If all but one of the camera settings were fixed during the experiments (e.g. fixing ISO, aperture and focal length but allowing exposure time to vary) while using automatic exposure modes, one can directly interpret variations in that "free" setting as changes in light conditions.

###5.2 Code example

  library(EXIFr)
  image1 <- "TestImages/90/IMG_0009.JPG" 
  image2 <- "TestImages/90/IMG_7822.JPG" 
  
  rational_to_numeric(read_exif_tags(image1)[["ApertureValue"]])
  rational_to_numeric(read_exif_tags(image2)[["ApertureValue"]])
  
  read_exif_tags(image1)[["ISOSpeedRatings"]]
  read_exif_tags(image2)[["ISOSpeedRatings"]]
  
  rational_to_numeric(read_exif_tags(image1)[["FocalLength"]])
  rational_to_numeric(read_exif_tags(image2)[["FocalLength"]])
  
  read_exif_tags(image1)[["ExposureTime"]]
  read_exif_tags(image2)[["ExposureTime"]]
[1] 5.375
[1] 5.375
[1] 800
[1] 800
[1] 15
[1] 15
[1] "1/2500"
[1] "1/1600"

##6. How to put all these calculations in a loop you can stop and resume at will?
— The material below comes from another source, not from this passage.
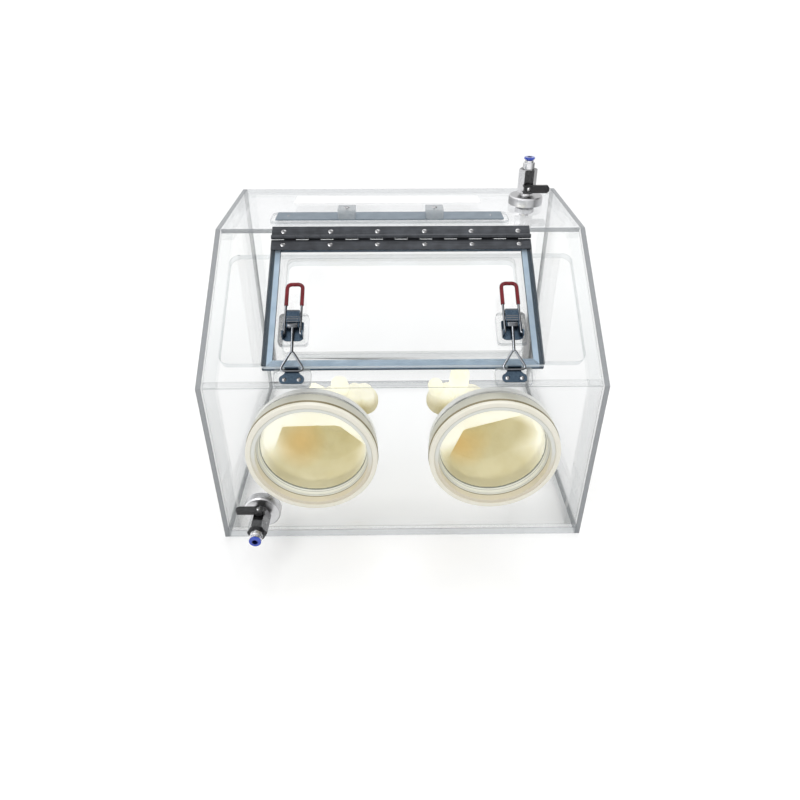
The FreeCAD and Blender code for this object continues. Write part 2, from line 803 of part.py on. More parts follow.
def valve_lock_nut():
    face = -wall_thickness
    washer_end = face - washer_thickness
    bore = Part.makeCylinder(tail_radius, tail_length, Vector(0, 0, -tail_length))
    washer = Part.makeCylinder(washer_radius, washer_thickness, Vector(0, 0, washer_end)).cut(bore)
    nut = hexagon(nut_flats, washer_end - nut_thickness, washer_end).cut(bore)
    return washer, nut


def valve_body():
    solid = hexagon(body_flats, valve_body_start, valve_body_end)
    rim = body_flats / math.sqrt(3)
    rounding = revolved([(0.0, valve_body_start), (rim - edge_break, valve_body_start),
                         (rim, valve_body_start + edge_break), (rim, valve_body_end - edge_break),
                         (rim - edge_break, valve_body_end), (0.0, valve_body_end)])
    solid = solid.common(rounding)
    cavity_half = ball_radius + ball_clearance
    flow = Part.makeCylinder(valve_bore_radius, body_length, Vector(0, 0, valve_body_start))
    cavity = Part.makeCylinder(cavity_radius, 2 * cavity_half, Vector(0, 0, ball_height - cavity_half))
    thread = Part.makeCylinder(fitting_thread_radius, fitting_thread_length,
                               Vector(0, 0, valve_body_end - fitting_thread_length))
    stem_hole = cylinder(stem_size + stem_clearance, Vector(0, 0, ball_height),
                         Vector(0, -body_flats, ball_height))
    return solid.cut([flow, cavity, thread, stem_hole])


def valve_seats():
    cavity_half = ball_radius + ball_clearance
    pocket = Part.makeSphere(ball_radius + ball_clearance, Vector(0, 0, ball_height))
    seats = []
    for z in (ball_height - cavity_half, ball_height + cavity_half - seat_length):
        ring = Part.makeCylinder(cavity_radius, seat_length, Vector(0, 0, z))
        ring = ring.cut(Part.makeCylinder(valve_bore_radius, seat_length, Vector(0, 0, z)))
        seats.append(ring.cut(pocket))
    return seats


def valve_stem():
    hub_start = -body_flats / 2 - lever_gap
    return cylinder(stem_size, Vector(0, stem_engagement - ball_radius, ball_height),
                    Vector(0, hub_start - lever_hub_height, ball_height))


def valve_ball():
    ball = Part.makeSphere(ball_radius, Vector(0, 0, ball_height))
    bore = cylinder(ball_bore_radius, Vector(-ball_radius, 0, ball_height),
                    Vector(ball_radius, 0, ball_height))
    return ball.cut(bore).cut(valve_stem())


def valve_lever():
    hub_start = -body_flats / 2 - lever_gap
    hub_end = hub_start - lever_hub_height
    hub = cylinder(lever_hub_radius, Vector(0, hub_start, ball_height), Vector(0, hub_end, ball_height))
    half = lever_arm_width / 2
    tip_start = lever_arm_length - lever_tip_length
    arm = block(0.0, tip_start, hub_end, hub_end + lever_arm_thickness,
                ball_height - half, ball_height + half)
    tip_half = half - lever_tip_inset
    tip = [(tip_start, half), (lever_arm_length, tip_half), (lever_arm_length, -tip_half),
           (tip_start, -half)]
    corners = [Vector(x, hub_end, ball_height + z) for x, z in tip]
    nose = Part.Face(Part.makePolygon(corners + corners[:1])).extrude(Vector(0, lever_arm_thickness, 0))
    ears = []
    for sign in (-1, 1):
        ear = block(-lever_ear_reach, 0.0, hub_end, hub_start, -lever_ear_size / 2, lever_ear_size / 2)
        turn = FreeCAD.Placement(Vector(0, 0, ball_height), Rotation(Y_AXIS, sign * lever_ear_angle))
        ears.append(placed(turn, ear))
    lever = hub.fuse([arm, nose] + ears).removeSplitter()
    return lever.cut(valve_stem())


def valve_lever_screw():
    face = body_flats / 2 + lever_gap + lever_hub_height
    screw = pan_screw(0, 0, face, lever_screw_head_radius, lever_screw_head_height,
                      lever_screw_radius, lever_screw_length)
    turn = FreeCAD.Placement(Vector(0, 0, ball_height), Rotation(X_AXIS, 90))
    return placed(turn, screw)


def valve_fitting():
    thread_start = valve_body_end - fitting_thread_length
    socket_floor = fitting_end - tube_socket_depth
    pocket_radius = collar_sleeve_radius + collar_clearance
    pocket_floor = fitting_end - collar_sleeve_length
    edge = fitting_radius - edge_break
    outline_points = [(flow_radius, thread_start), (fitting_thread_radius, thread_start),
                      (fitting_thread_radius, valve_body_end), (fitting_radius, valve_body_end),
                      (fitting_radius, fitting_shoulder - edge_break), (edge, fitting_shoulder),
                      (fitting_neck_radius, fitting_shoulder), (fitting_neck_radius, fitting_end),
                      (pocket_radius, fitting_end), (pocket_radius, pocket_floor),
                      (tube_radius, pocket_floor), (tube_radius, socket_floor),
                      (flow_radius, socket_floor)]
    return revolved(outline_points)


def valve_collar():
    low = fitting_end + collar_travel
    bore = tube_radius + collar_bore_extra
    end = low + collar_thickness
    sleeve_end = low - collar_sleeve_length + collar_clearance
    outline_points = [(bore, sleeve_end), (collar_sleeve_radius, sleeve_end), (collar_sleeve_radius, low),
                      (collar_radius - edge_break, low), (collar_radius, low + edge_break),
                      (collar_radius, end - edge_break), (collar_radius - edge_break, end), (bore, end)]
    return revolved(outline_points)


def make_valves():
    top_place = FreeCAD.Placement(Vector(top_valve_x, top_valve_y, case_height), Rotation())
    lying = Rotation(X_AXIS, 90).multiply(Rotation(Z_AXIS, 180))
    front_place = FreeCAD.Placement(Vector(front_valve_x, front_y, front_valve_z), lying)
    nuts, seats = [], []
    stem = valve_stem()
    screw = valve_lever_screw()
    stem = stem.cut(screw)
    for name, place in (("top", top_place), ("front", front_place)):
        save(name + "_valve_flange", placed(place, valve_flange()))
        save(name + "_valve_body", placed(place, valve_body()))
        save(name + "_valve_fitting", placed(place, valve_fitting()))
        save(name + "_valve_ball_and_stem", placed(place, valve_ball()), placed(place, stem))
        save(name + "_valve_lever", placed(place, valve_lever()))
        save(name + "_lever_screw", placed(place, screw))
        save(name + "_release_collar", placed(place, valve_collar()))
        nuts += [placed(place, piece) for piece in valve_lock_nut()]
        seats += [placed(place, piece) for piece in valve_seats()]
    save("valve_lock_nuts", *nuts)
    save("valve_seats", *seats)


# Strip, rest blocks and blank plate on the top panel
def make_top_fittings():
    carrier_front = rest_front_y - carrier_front_margin
    carrier_top = case_height + carrier_thickness
    strip_top = carrier_top + rest_strip_thickness
    block_top = strip_top + rest_block_height
    half = carrier_length / 2
    carrier = rounded_plate(rest_centre_x - half, rest_centre_x + half, carrier_front,
                            carrier_front + carrier_width, case_height, carrier_top, carrier_corner)
    save("rest_strip_carrier", carrier)
    half = rest_strip_length / 2
    strip = rounded_plate(rest_centre_x - half, rest_centre_x + half, rest_front_y,
                          rest_front_y + rest_strip_width, carrier_top, strip_top, rest_strip_corner)
    middle_y = rest_front_y + rest_strip_width / 2
    screws = []
    for sign in (-1, 1):
        x = rest_centre_x + sign * (half - strip_screw_inset)
        screws.append(pan_screw(x, middle_y, strip_top, strip_screw_head_radius, strip_screw_head_height,
                                strip_screw_head_radius / 2, rest_strip_thickness))
        strip = strip.cut(Part.makeCylinder(strip_screw_head_radius / 2, rest_strip_thickness,
                                            Vector(x, middle_y, carrier_top)))
    blocks = []
    for sign in (-1, 1):
        x = rest_centre_x + rest_block_shift + sign * rest_block_spacing / 2
        y = rest_front_y + rest_block_depth / 2
        rest = rounded_plate(x - rest_block_width / 2, x + rest_block_width / 2, rest_front_y,
                             rest_front_y + rest_block_depth, strip_top, block_top, rest_block_corner)
        rest = rest.cut(Part.makeCylinder(rest_screw_radius, rest_block_height, Vector(x, y, strip_top)))
        blocks.append(rest)
        screws.append(pan_screw(x, y, block_top, rest_screw_head_radius, rest_screw_head_height,
                                rest_screw_radius, rest_block_height))
    save("rest_strip", strip)
    save("rest_blocks", *blocks)
    save("rest_screws", *screws)
    half_x = blank_plate_length / 2
    half_y = blank_plate_width / 2
    plate_top = case_height + blank_plate_thickness
    save("blank_plate", rounded_plate(blank_plate_x - half_x, blank_plate_x + half_x,
                                      blank_plate_y - half_y, blank_plate_y + half_y,
                                      case_height, plate_top, blank_plate_corner))


make_case()
make_hinge()
make_door()
make_latches()
make_ports()
make_valves()
make_top_fittings()
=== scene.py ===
# %% [markdown]
# # An acrylic glove box
# The real object is a case of glued clear acrylic sheet. It has a gasketed
# door in its sloping front, two glove ports below it, toggle latches, a piano
# hinge and two ball valves. This lesson dresses the measured model: the sheet
# parts keep their measured shapes and get finishes, and the soft, turned, bent
# and stamped parts are made again here with finer detail.

import math
import random

import bmesh
import bpy
from mathutils import Matrix, Vector, noise


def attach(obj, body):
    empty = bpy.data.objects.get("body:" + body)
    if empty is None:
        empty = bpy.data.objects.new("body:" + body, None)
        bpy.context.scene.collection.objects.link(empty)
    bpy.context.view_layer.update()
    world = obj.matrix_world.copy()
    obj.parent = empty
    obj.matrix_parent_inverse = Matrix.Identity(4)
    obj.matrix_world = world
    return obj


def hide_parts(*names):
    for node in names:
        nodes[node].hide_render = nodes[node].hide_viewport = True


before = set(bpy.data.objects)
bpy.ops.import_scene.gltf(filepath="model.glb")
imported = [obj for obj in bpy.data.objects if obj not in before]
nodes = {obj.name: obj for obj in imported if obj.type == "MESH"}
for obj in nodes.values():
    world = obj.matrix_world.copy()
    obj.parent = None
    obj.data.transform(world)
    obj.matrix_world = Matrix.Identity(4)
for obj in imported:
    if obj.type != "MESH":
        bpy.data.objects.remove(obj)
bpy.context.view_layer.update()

# %% [markdown]
# ## Where the parts are
# Everything is in metres, but small hardware is easier to think of in
# millimetres. So the shapes below are drawn in millimetres in a frame of their
# own, and one matrix scales each of them down and puts it in its place. The
# door, hinge and latches all lie on the sloping panel, so they share a frame:
# X goes across, Y up the slope and Z straight out of it.

# %% Frames for the slope, the ports and the valves
MM = Matrix.Scale(0.001, 4)
front_y, front_height = -237.5, 295.0
slope_run, slope_rise = 240.0, 155.0
slope_angle = math.atan2(slope_rise, slope_run)


def frame_at(x, y, z, *turns):
    """A millimetre frame at a point, turned by (degrees, axis) pairs."""
    place = MM @ Matrix.Translation((x, y, z))
    for degrees, axis in turns:
        place = place @ Matrix.Rotation(math.radians(degrees), 4, axis)
    return place


slope = frame_at(0, front_y, front_height, (math.degrees(slope_angle), "X"))
port_x, port_z = 137.5, 187.0
sides = {"left": -1, "right": 1}
ports = {name: frame_at(side * port_x, front_y, port_z, (90, "X"))
         for name, side in sides.items()}
valves = {"top": frame_at(226, 139.5, 450),
          "front": frame_at(-228, front_y, 68, (90, "X"), (180, "Z"))}
latch_x = 160.0
latches = {name: slope @ Matrix.Translation((side * latch_x, 0, 0))
           for name, side in sides.items()}
print("slope angle:", round(math.degrees(slope_angle), 2), "degrees")

# %% [markdown]
# ## The camera
# The photograph was taken from a little above and in front, with a moderately
# wide lens. These values come from fitting a camera to the eight corners of
# the case, so that a point of the model lands on the same pixel.

# %% Place the camera
def in_scene(name, data):
    """A new object that holds the data, linked to the scene."""
    item = bpy.data.objects.new(name, data)
    bpy.context.scene.collection.objects.link(item)
    return item


camera_data = bpy.data.cameras.new("camera")
camera_data.lens = 28.79
camera_data.sensor_width = 36.0
camera = in_scene("camera", camera_data)
camera.location = (-0.0158, -1.0187, 0.787)
pitch_down, yaw = math.radians(33.29), 0.014
camera.rotation_euler = (math.pi / 2 - pitch_down, 0, -yaw)
bpy.context.scene.camera = camera
bpy.context.scene.view_settings.view_transform = "Standard"
print("camera looks down", round(math.degrees(pitch_down), 1), "degrees")


# %% [markdown]
# ## Building shapes from points
# Turned parts, bent wire and folded sheet all start from a few corner points.
# A real edge is never quite sharp, and the tiny rounded edge is what catches
# the light. So `eased` rounds every corner of an outline, and `turned`,
# `swept` and `plate` make a closed mesh from it.

# %% Ease the corners of a path
def eased(points, radius, steps=5, closed=True):
    """The same path with its corners rounded by short curves."""
    points = [Vector(p) for p in points]
    count = len(points)
    result = []
    for index, corner in enumerate(points):
        if not closed and index in (0, count - 1):
            result.append(corner)
            continue
        size = radius[index] if isinstance(radius, (list, tuple)) else radius
        back = points[index - 1] - corner
        on = points[(index + 1) % count] - corner
        half = back.angle(on) / 2
        reach = min(size / math.tan(half), 0.48 * back.length, 0.48 * on.length)
        enter, leave = corner + back.normalized() * reach, corner + on.normalized() * reach
        for step in range(steps + 1):
            t = step / steps
            result.append((1 - t) ** 2 * enter + 2 * t * (1 - t) * corner + t * t * leave)
    return result


# %% Draw an arc
def arc(x, y, radius, first, step, count):
    """Points on a circle, with the first angle and the step in degrees."""
    angles = [math.radians(first + step * i) for i in range(count)]
    return [(x + radius * math.cos(a), y + radius * math.sin(a)) for a in angles]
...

Image analysis can be a lengthy process that runs for many hours (and even days) for large image sets. Here, we introduce a way to code analysis loops that can be stopped and resumed at any time. After your first run, you will need to erase "results.csv" if you wish to reanalyse the first images.

  library(EXIFr)
  library(LAI)
  
  # This is the path to the folder containing images to analyze
  images_folder <- "TestImages/0"
  
  # This is where the results will be written
  results_file <- "results.csv"
  
  # This code checks to see if the loop needs to resume or start from scratch
  if (file.exists(results_file)) {
    existing <- read.csv(results_file)
  	start <- max(existing$i) + 1
  } else {
  	start <- 1
  }
  
  files <- dir(images_folder)
  nb_photos <- length(files)
  
  if (start <= nb_photos) {
  
    for (i in start:nb_photos) {
    	file_to_analyze <- files[[i]]
    	path <- paste(images_folder,file_to_analyze,sep = "/")
      
    	B <- raster(path, band = 3)
      
    	binary_image <- unimodal_threshold(B)
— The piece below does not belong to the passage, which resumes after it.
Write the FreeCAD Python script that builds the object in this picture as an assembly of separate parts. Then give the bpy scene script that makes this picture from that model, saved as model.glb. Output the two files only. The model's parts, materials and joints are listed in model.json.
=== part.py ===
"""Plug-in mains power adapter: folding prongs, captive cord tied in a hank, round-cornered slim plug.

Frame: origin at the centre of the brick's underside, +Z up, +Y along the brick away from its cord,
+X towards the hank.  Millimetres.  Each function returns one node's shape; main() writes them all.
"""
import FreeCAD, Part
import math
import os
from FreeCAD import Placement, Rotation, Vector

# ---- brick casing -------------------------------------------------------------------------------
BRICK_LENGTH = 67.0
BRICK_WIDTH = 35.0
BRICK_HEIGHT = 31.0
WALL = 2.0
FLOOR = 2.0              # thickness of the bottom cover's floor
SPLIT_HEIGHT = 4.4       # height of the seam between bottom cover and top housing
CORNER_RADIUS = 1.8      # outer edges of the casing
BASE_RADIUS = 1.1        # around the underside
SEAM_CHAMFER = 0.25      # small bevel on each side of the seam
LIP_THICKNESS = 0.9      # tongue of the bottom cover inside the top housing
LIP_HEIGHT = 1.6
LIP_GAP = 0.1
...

      # Write to the CSV file after every image is analyzed
    	write.table(
    		data.frame(
    			i = i,
    			ID = file_to_analyze,
    			GF = gap_fraction(binary_image),
    			ExposureTime = read_exif_tags(path)[["ExposureTime"]]
    		),
    		file = results_file,
    		append = i != 1,
    		col.names = i == 1,
    		row.names = FALSE,
    		sep = ","
    	)	
    }
  }
  
  # Peek at the results
  cat(readLines(results_file), sep = "\n")
"i","ID","GF","ExposureTime"
1,"IMG_4955.jpg",0.00660960960960961,"1/15"
2,"IMG_5401.jpg",0.0642522522522523,"1/25"
3,"IMG_5691.jpg",0.777821321321321,"1/160"
4,"IMG_6198.jpg",0.0455780780780781,"1/4"

##7. A word of caution

Most of the above techniques have only been tested in a small sample of forests, thus they are still, at best, good case studies.

From our experience, although they are not direct 1:1 equivalent to field sampling, they should still provide interesting ecological insights.

##8. Key references

Macfarlane, Craig. "Classification method of mixed pixels does not affect canopy metrics from digital images of forest overstorey." Agricultural and forest meteorology 151.7 (2011): 833-840.

Meyer, George E., and João Camargo Neto. "Verification of color vegetation indices for automated crop imaging applications." Computers and Electronics in Agriculture 63.2 (2008): 282-293.

Proulx, Raphaël, and Lael Parrott. "Measures of structural complexity in digital images for monitoring the ecological signature of an old-growth forest ecosystem." Ecological Indicators 8.3 (2008): 270-284.

Rosin, Paul L. "Unimodal thresholding." Pattern recognition 34.11 (2001): 2083-2096.